How does the reestimation of the emission probabilities really work in a HMM?

108 views
Skip to first unread message

Julio Aguilar

unread,
May 20, 2014, 2:35:14 PM5/20/14
to accor...@googlegroups.com
Hello Cesar and Accord users,

I've been trying to properly understand how to use and train HMMs. I've been reading, among other papers and books, the tutorial-paper of Rabiner. I'm stuck at the training phase.

I do understand the forward and backward variables (I used conditional probability theory to get the equations on the paper in order to understand them), which are use to get the \xi and the \gamma variables, which I also understand. These last variables are used for the reestimation of the parameters.

My problem lies with the reestimation of the emission probabilities. It seems to me that you don't need to choose a probability distribution function to model the observations, since the parameteres will be reestimated based on the counting approach!

From paper:

reestimated emission prob of symbol k at state i = (expected number of times in state i and observing symbol k) / (expected number of times in state i)

At the end my emission probabilities will be determined by this counting procedure, so why do I need to choose a distribution function?

Is it used for an initial estimation on the parameters to increase the probabilities of obtaining a global maxima with the baum-welch? That's the only thing I can come up with and I don't think it is true ... 

I would really appreciate any help :-)

Thanks and best regards,
Julio


César

unread,
May 20, 2014, 3:17:23 PM5/20/14
to accor...@googlegroups.com
Hi Julio!

In fact, if you are working with discrete symbols only, you don't need to specify a probability distribution. The hidden Markov models in Accord.NET can be created either with a generic argument specifying the observation distribution, but also without this argument, which means the distribution will be assumed a general discrete distribution based on symbol observation counts. 

A distribution only needs to be specified when you are dealing with non-discrete observations, or, in other words, observations that you can't simply count. Whenever this happens, instead of computing the emission probability of symbol k at state i, we will have to model the emission probability of a continuous sample x at state i. For this, we can assume each state has a probability density function that follows a given distribution.

Hope it helps!

Best regards,
Cesar

Julio Aguilar

unread,
May 21, 2014, 4:54:10 AM5/21/14
to accor...@googlegroups.com
Hi Cesar,

Thank you very much for your reply.

Ok, so this is the case for a single discrete distribution. But then, what about a vector of 3 elements, each element can have a discrete values. (which is actually my case)
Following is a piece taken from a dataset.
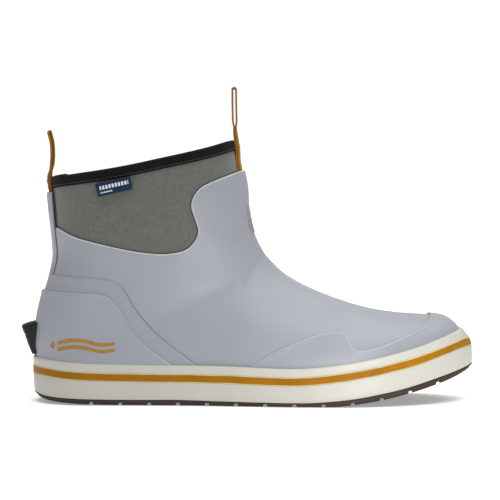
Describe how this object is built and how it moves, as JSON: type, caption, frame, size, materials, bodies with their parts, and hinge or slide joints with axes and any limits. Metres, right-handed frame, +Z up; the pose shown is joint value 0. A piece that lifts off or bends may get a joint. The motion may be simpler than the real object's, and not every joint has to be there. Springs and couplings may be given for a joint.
{
  "type": "deck boot",
  "caption": "Ankle-high waterproof deck boot for a right foot: matte rubber shell over a knit neoprene bootie, webbing pull loops, kick tab and a cupped, siped sole.",
  "frame": {"origin": "on the ground plane, below the middle of the bounding box of the boot with its loops standing up and its label hanging down", "axes": "+X towards the toe, +Y towards the wearer's left (the inner side of this right boot), +Z up along the shaft"},
  "size_m": [0.3114, 0.1102, 0.2152],
  "materials": {
    "outsole_rubber": "moulded dark brown rubber",
    "midsole_foam": "closed-cell EVA foam",
    "shank_steel": "spring steel strip",
    "crash_pad_foam": "soft foam plug",
    "board": "pressed fibre board",
    "foxing_rubber": "off-white sidewall rubber, satin",
    "stripe_rubber": "golden-brown rubber stripe, cream edges",
    "neoprene": "olive-grey knit-faced neoprene",
    "lining_mesh": "black air-mesh",
    "shell_rubber": "matte light grey hand-laid rubber",
    "overlay_rubber": "matte light grey rubber",
    "cup_rubber": "matte light grey rubber, rounded edge",
    "stay_rubber": "matte light grey rubber strip",
    "rand_rubber": "matte light grey rubber",
    "badge_rubber": "moulded grey rubber",
    "emblem_ink": "printed bronze mark",
    "tab_rubber": "black moulded rubber",
    "binding_tape": "black woven tape",
    "webbing": "golden-brown woven webbing",
    "thread": "dense zigzag stitching",
    "label_weave": "blue woven label",
    "footbed_foam": "dark moulded EVA",
    "cover_fabric": "dark knit top cloth"
  },
  "bodies": {
    "boot": {"outsole": "outsole_rubber", "midsole": "midsole_foam", "shank": "shank_steel", "heel_crash_pad": "crash_pad_foam", "insole_board": "board", "foxing": "foxing_rubber", "foxing_stripe": "stripe_rubber", "neoprene_bootie": "neoprene", "airmesh_lining": "lining_mesh", "rubber_shell": "shell_rubber", "heel_counter": "overlay_rubber", "heel_cup": "cup_rubber", "back_stay": "stay_rubber", "toe_rand": "rand_rubber", "shin_badge": "badge_rubber", "heel_emblem": "emblem_ink", "kick_tab": "tab_rubber", "collar_binding": "binding_tape", "front_loop_base": "webbing", "rear_loop_base": "webbing", "loop_bartacks": "thread"},
    "front_loop": {"front_loop": "webbing"},
    "rear_loop": {"rear_loop": "webbing"},
    "label": {"side_label": "label_weave"},
    "footbed": {"footbed": "footbed_foam", "footbed_cover": "cover_fabric"}
  },
  "joints": [
    {"name": "front_loop_flex", "type": "hinge", "parent": "boot", "child": "front_loop", "pos_m": [-0.0086, -0.00228, 0.1864], "axis": [0, 1, 0], "range_deg": [-110, 110], "stiffness_Nm_per_rad": 0.01},
    {"name": "rear_loop_flex", "type": "hinge", "parent": "boot", "child": "rear_loop", "pos_m": [-0.1354, 0.0006, 0.1586], "axis": [0, 1, 0], "range_deg": [-110, 100], "stiffness_Nm_per_rad": 0.01},
    {"name": "label_lift", "type": "hinge", "parent": "boot", "child": "label", "pos_m": [-0.0902, -0.0435, 0.151], "axis": [-0.9755, 0, -0.2198], "range_deg": [0, 110]},
    {"name": "footbed_lift", "type": "hinge", "parent": "boot", "child": "footbed", "pos_m": [0.1248, 0.0006, 0.0316], "axis": [0, 1, 0], "range_deg": [0, 7]}
  ]
}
double[] obsVector = [X1, X2, X3];
// where X1 can take the following values: 0, 1, 2, 3
// X2: 0, 1, 2
// X3: 0, 1, 2

In that case, I would need to use a generic HMM with independent (or  joint) emissions with three components, where each component is a categorical distribution (i.e. a discrete distribution). Something like this:

var emissions = new Independent(
   
new GeneralDiscrete(symbols: 4),
   
new GeneralDiscrete(symbols: 3),
   
new GeneralDiscrete(symbols: 3)
);


For this case, even though the observations are discrete and I am able to count them (to some extent), I won't be able to use the counting approach, would I? If I am right, what I still don't understand is that they also use some kind of counting for the new reestimation equations.

Ohhhh I think I got it! The joint probatility of N discrete (or also continous) distributions can be modeled by some kind of gaussian (or whatever) which has parameters: mean and variance. The counting in this case, will be to estimate these parameters?

In the case when continuos distributions comform the mixture, the counting comes to estimate the mean and variance of those distributions? and from those, compute the mean and variance of the joint distribution (but without counting, just computing the joint probabilities and estimating these two final values)?

In the case when discrete distributions conform the mixture, the counting comes to estimate the prob of getting one single element in each component? and from those compute the mean and variance of the joint distribution (again without counting, just computing the joint probabilities and estimating these two final values)?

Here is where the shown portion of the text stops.